§ Task to complete
Please quote every line word for word.

§ Data segment
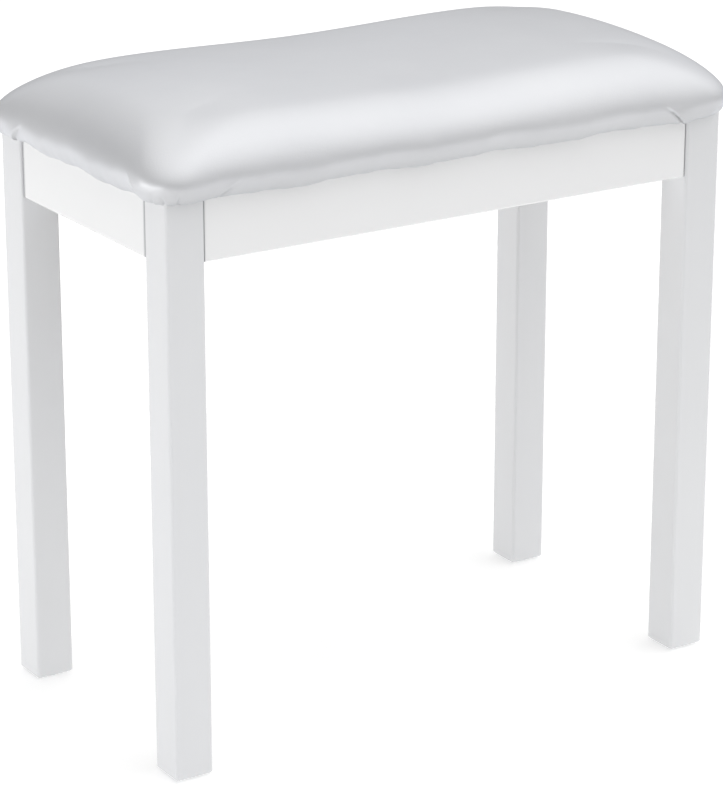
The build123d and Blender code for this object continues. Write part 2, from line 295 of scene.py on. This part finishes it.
def tuck_rings():
    """From the widest line down and in to the hem's fold."""
    rings = []
    for k in range(1, TUCK_STEPS + 1):
        angle = k / TUCK_STEPS * math.pi / 2
        inset = TUCK_WIDTH * (1 - math.cos(angle))
        rings.append(flat_ring(inset, WIDEST_Z - (WIDEST_Z - FRAME_TOP) * math.sin(angle)))
    return rings


# ---------------------------------------------------------------- mesh tools


def coordinates(mesh):
    flat = np.zeros(len(mesh.vertices) * 3)
    mesh.vertices.foreach_get("co", flat)
    return flat.reshape(-1, 3)


def set_coordinates(mesh, points):
    mesh.vertices.foreach_set("co", points.ravel())
    mesh.update()


def normals(mesh):
    flat = np.zeros(len(mesh.vertices) * 3)
    mesh.vertex_normals.foreach_get("vector", flat)
    return flat.reshape(-1, 3)


def smoothed(mesh, values, rounds):
    """Values on the vertices, averaged with their neighbours' this many times."""
    pairs = np.zeros(len(mesh.edges) * 2, int)
    mesh.edges.foreach_get("vertices", pairs)
    a, b = pairs.reshape(-1, 2).T
    degree = np.bincount(pairs, minlength=len(values))[:, None]
    for _ in range(rounds):
        total = np.zeros_like(values)
        np.add.at(total, a, values[b])
        np.add.at(total, b, values[a])
        values = (values + total / degree) / 2
    return values


def apply_modifiers(obj):
    """The object's mesh becomes what its modifiers make of it."""
    graph = bpy.context.evaluated_depsgraph_get()
    mesh = bpy.data.meshes.new_from_object(obj.evaluated_get(graph))
    obj.modifiers.clear()
    obj.data = mesh


def subdivide(obj, levels):
    finer = obj.modifiers.new("finer", "SUBSURF")
    finer.levels = finer.render_levels = levels
    apply_modifiers(obj)


def smooth_shade(obj):
    obj.data.polygons.foreach_set("use_smooth", [True] * len(obj.data.polygons))


# ---------------------------------------------------------------- the cover


def inflate(cover):
    """Cloth with pressure from inside, held along the hem, and kept near the form."""
    before = coordinates(cover.data)
    held = cover.vertex_groups.new(name="held")
    pinned = np.nonzero(before[:, 2] < FRAME_TOP + HELD_HEIGHT)[0]
    held.add([int(i) for i in pinned], 1.0, "ADD")
    cloth = cover.modifiers.new("cloth", "CLOTH")
    settings = cloth.settings
    settings.quality = 6
    settings.mass = 0.3
    settings.tension_stiffness = settings.compression_stiffness = 30
    settings.shear_stiffness = 12
    settings.bending_stiffness = 2
    settings.use_pressure = True
    settings.uniform_pressure_force = 4
    settings.vertex_group_mass = "held"
    settings.effector_weights.gravity = 0
    cloth.collision_settings.use_collision = False
    for number in range(1, CLOTH_FRAMES + 1):
        bpy.context.scene.frame_set(number)
    apply_modifiers(cover)
    bpy.context.scene.frame_set(1)
    moved = coordinates(cover.data) - before
    far = np.linalg.norm(moved, axis=1, keepdims=True)
    moved *= PUFF_CAP * np.tanh(far / PUFF_CAP) / np.maximum(far, 1e-9)
    moved = smoothed(cover.data, moved, PUFF_SMOOTHING)
    moved[pinned] = 0
    set_coordinates(cover.data, before + moved)
    cover.vertex_groups.clear()


def outline_inset(points):
    """How far inside the seat's outline each point is, in plan."""
    dx = np.abs(points[:, 0]) - (HALF_LENGTH - CORNER_RADIUS)
    dy = np.abs(points[:, 1]) - (HALF_WIDTH - CORNER_RADIUS)
    outside = np.hypot(np.maximum(dx, 0), np.maximum(dy, 0))
    return CORNER_RADIUS - np.where((dx > 0) & (dy > 0), outside, np.maximum(dx, dy))


def round_corner(points):
    """The way round the outline from the middle of the nearest corner, negative towards the bench's end."""
    dx = np.abs(points[:, 0]) - (HALF_LENGTH - CORNER_RADIUS)
    dy = np.abs(points[:, 1]) - (HALF_WIDTH - CORNER_RADIUS)
    arc = (np.arctan2(np.maximum(dy, 0), np.maximum(dx, 1e-9)) - math.pi / 4) * CORNER_RADIUS
    place = np.where(dy < 0, dy - HALF_ARC, np.where(dx < 0, HALF_ARC - dx, arc))
    return np.where((dx < 0) & (dy < 0), np.where(dx > dy, dy - HALF_ARC, HALF_ARC - dx), place)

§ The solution
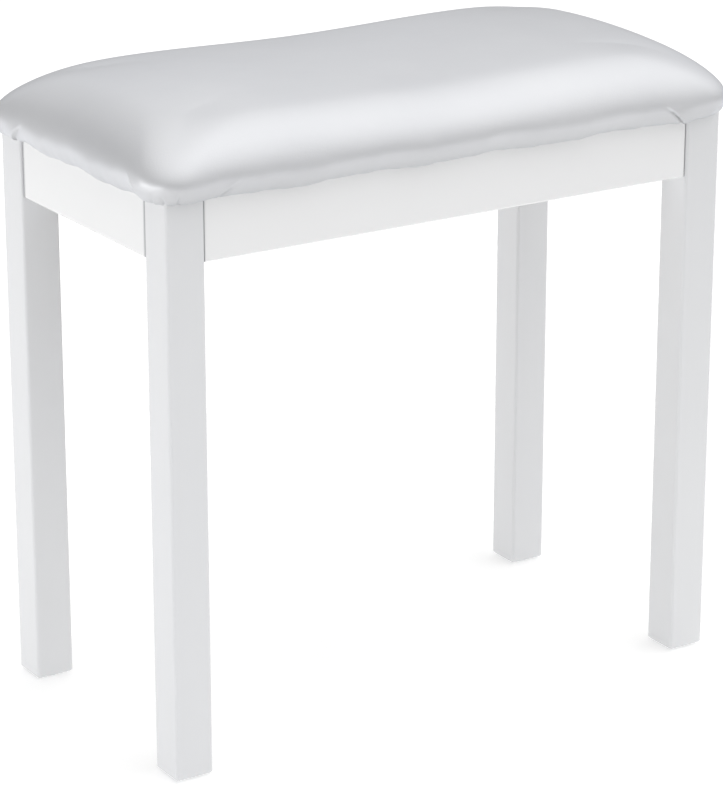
The build123d and Blender code for this object continues. Write part 2, from line 295 of scene.py on. This part finishes it.
def tuck_rings():
    """From the widest line down and in to the hem's fold."""
    rings = []
    for k in range(1, TUCK_STEPS + 1):
        angle = k / TUCK_STEPS * math.pi / 2
        inset = TUCK_WIDTH * (1 - math.cos(angle))
        rings.append(flat_ring(inset, WIDEST_Z - (WIDEST_Z - FRAME_TOP) * math.sin(angle)))
    return rings


# ---------------------------------------------------------------- mesh tools


def coordinates(mesh):
    flat = np.zeros(len(mesh.vertices) * 3)
    mesh.vertices.foreach_get("co", flat)
    return flat.reshape(-1, 3)


def set_coordinates(mesh, points):
    mesh.vertices.foreach_set("co", points.ravel())
    mesh.update()


def normals(mesh):
    flat = np.zeros(len(mesh.vertices) * 3)
    mesh.vertex_normals.foreach_get("vector", flat)
    return flat.reshape(-1, 3)


def smoothed(mesh, values, rounds):
    """Values on the vertices, averaged with their neighbours' this many times."""
    pairs = np.zeros(len(mesh.edges) * 2, int)
    mesh.edges.foreach_get("vertices", pairs)
    a, b = pairs.reshape(-1, 2).T
    degree = np.bincount(pairs, minlength=len(values))[:, None]
    for _ in range(rounds):
        total = np.zeros_like(values)
        np.add.at(total, a, values[b])
        np.add.at(total, b, values[a])
        values = (values + total / degree) / 2
    return values


def apply_modifiers(obj):
    """The object's mesh becomes what its modifiers make of it."""
    graph = bpy.context.evaluated_depsgraph_get()
    mesh = bpy.data.meshes.new_from_object(obj.evaluated_get(graph))
    obj.modifiers.clear()
    obj.data = mesh


def subdivide(obj, levels):
    finer = obj.modifiers.new("finer", "SUBSURF")
    finer.levels = finer.render_levels = levels
    apply_modifiers(obj)


def smooth_shade(obj):
    obj.data.polygons.foreach_set("use_smooth", [True] * len(obj.data.polygons))


# ---------------------------------------------------------------- the cover


def inflate(cover):
    """Cloth with pressure from inside, held along the hem, and kept near the form."""
    before = coordinates(cover.data)
    held = cover.vertex_groups.new(name="held")
    pinned = np.nonzero(before[:, 2] < FRAME_TOP + HELD_HEIGHT)[0]
    held.add([int(i) for i in pinned], 1.0, "ADD")
    cloth = cover.modifiers.new("cloth", "CLOTH")
    settings = cloth.settings
    settings.quality = 6
    settings.mass = 0.3
    settings.tension_stiffness = settings.compression_stiffness = 30
    settings.shear_stiffness = 12
    settings.bending_stiffness = 2
    settings.use_pressure = True
    settings.uniform_pressure_force = 4
    settings.vertex_group_mass = "held"
    settings.effector_weights.gravity = 0
    cloth.collision_settings.use_collision = False
    for number in range(1, CLOTH_FRAMES + 1):
        bpy.context.scene.frame_set(number)
    apply_modifiers(cover)
    bpy.context.scene.frame_set(1)
    moved = coordinates(cover.data) - before
    far = np.linalg.norm(moved, axis=1, keepdims=True)
    moved *= PUFF_CAP * np.tanh(far / PUFF_CAP) / np.maximum(far, 1e-9)
    moved = smoothed(cover.data, moved, PUFF_SMOOTHING)
    moved[pinned] = 0
    set_coordinates(cover.data, before + moved)
    cover.vertex_groups.clear()


def outline_inset(points):
    """How far inside the seat's outline each point is, in plan."""
    dx = np.abs(points[:, 0]) - (HALF_LENGTH - CORNER_RADIUS)
    dy = np.abs(points[:, 1]) - (HALF_WIDTH - CORNER_RADIUS)
    outside = np.hypot(np.maximum(dx, 0), np.maximum(dy, 0))
    return CORNER_RADIUS - np.where((dx > 0) & (dy > 0), outside, np.maximum(dx, dy))


def round_corner(points):
    """The way round the outline from the middle of the nearest corner, negative towards the bench's end."""
    dx = np.abs(points[:, 0]) - (HALF_LENGTH - CORNER_RADIUS)
    dy = np.abs(points[:, 1]) - (HALF_WIDTH - CORNER_RADIUS)
    arc = (np.arctan2(np.maximum(dy, 0), np.maximum(dx, 1e-9)) - math.pi / 4) * CORNER_RADIUS
    place = np.where(dy < 0, dy - HALF_ARC, np.where(dx < 0, HALF_ARC - dx, arc))
    return np.where((dx < 0) & (dy < 0), np.where(dx > dy, dy - HALF_ARC, HALF_ARC - dx), place)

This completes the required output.